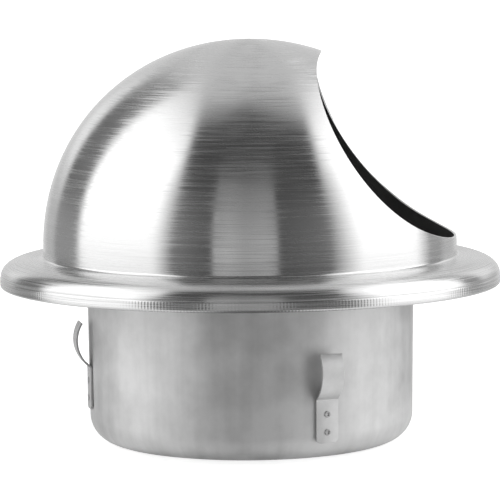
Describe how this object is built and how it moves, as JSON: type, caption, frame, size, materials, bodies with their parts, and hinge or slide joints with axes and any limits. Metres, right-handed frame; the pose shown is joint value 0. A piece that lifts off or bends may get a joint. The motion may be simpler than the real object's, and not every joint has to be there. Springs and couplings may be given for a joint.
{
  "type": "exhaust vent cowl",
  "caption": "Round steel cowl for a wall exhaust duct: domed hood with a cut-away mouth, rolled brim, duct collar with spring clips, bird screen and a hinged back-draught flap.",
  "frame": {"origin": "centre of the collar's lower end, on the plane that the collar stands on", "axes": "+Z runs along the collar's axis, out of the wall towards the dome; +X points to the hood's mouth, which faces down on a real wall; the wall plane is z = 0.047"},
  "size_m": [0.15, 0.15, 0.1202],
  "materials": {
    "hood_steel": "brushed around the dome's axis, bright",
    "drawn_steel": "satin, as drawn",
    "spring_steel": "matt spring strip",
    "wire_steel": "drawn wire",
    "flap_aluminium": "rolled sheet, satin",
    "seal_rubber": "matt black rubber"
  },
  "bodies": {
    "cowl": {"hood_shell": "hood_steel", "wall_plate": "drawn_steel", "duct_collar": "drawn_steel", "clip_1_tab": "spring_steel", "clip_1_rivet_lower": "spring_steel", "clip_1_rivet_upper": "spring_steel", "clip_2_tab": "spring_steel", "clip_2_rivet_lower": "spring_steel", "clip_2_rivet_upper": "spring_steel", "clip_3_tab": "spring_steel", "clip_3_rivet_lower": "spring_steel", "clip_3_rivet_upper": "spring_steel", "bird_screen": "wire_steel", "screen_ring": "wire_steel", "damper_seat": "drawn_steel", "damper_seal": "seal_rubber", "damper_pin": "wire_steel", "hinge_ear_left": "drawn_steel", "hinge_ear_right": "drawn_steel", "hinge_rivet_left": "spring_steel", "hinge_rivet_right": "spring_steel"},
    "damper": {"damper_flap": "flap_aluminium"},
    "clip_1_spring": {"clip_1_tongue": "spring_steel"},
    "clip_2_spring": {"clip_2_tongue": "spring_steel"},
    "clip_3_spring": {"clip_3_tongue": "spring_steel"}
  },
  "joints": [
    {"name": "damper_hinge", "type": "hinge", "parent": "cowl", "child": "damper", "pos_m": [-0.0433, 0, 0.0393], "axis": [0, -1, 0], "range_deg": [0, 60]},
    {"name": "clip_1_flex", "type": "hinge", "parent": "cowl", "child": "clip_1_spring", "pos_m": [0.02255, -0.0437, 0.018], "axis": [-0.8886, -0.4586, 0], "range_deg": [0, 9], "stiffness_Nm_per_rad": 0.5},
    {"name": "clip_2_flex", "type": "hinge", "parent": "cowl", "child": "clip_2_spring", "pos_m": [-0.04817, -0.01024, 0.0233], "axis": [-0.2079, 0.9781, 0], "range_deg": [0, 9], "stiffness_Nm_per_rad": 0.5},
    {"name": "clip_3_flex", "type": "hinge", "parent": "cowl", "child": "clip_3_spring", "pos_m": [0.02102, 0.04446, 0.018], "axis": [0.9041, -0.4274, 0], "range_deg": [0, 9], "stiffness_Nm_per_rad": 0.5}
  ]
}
════
• [Instructions to follow]:
Your task is to gather every line with the word "frame" and copy it.

• [Expected answer]:
Describe how this object is built and how it moves, as JSON: type, caption, frame, size, materials, bodies with their parts, and hinge or slide joints with axes and any limits. Metres, right-handed frame; the pose shown is joint value 0. A piece that lifts off or bends may get a joint. The motion may be simpler than the real object's, and not every joint has to be there. Springs and couplings may be given for a joint.
  "frame": {"origin": "centre of the collar's lower end, on the plane that the collar stands on", "axes": "+Z runs along the collar's axis, out of the wall towards the dome; +X points to the hood's mouth, which faces down on a real wall; the wall plane is z = 0.047"},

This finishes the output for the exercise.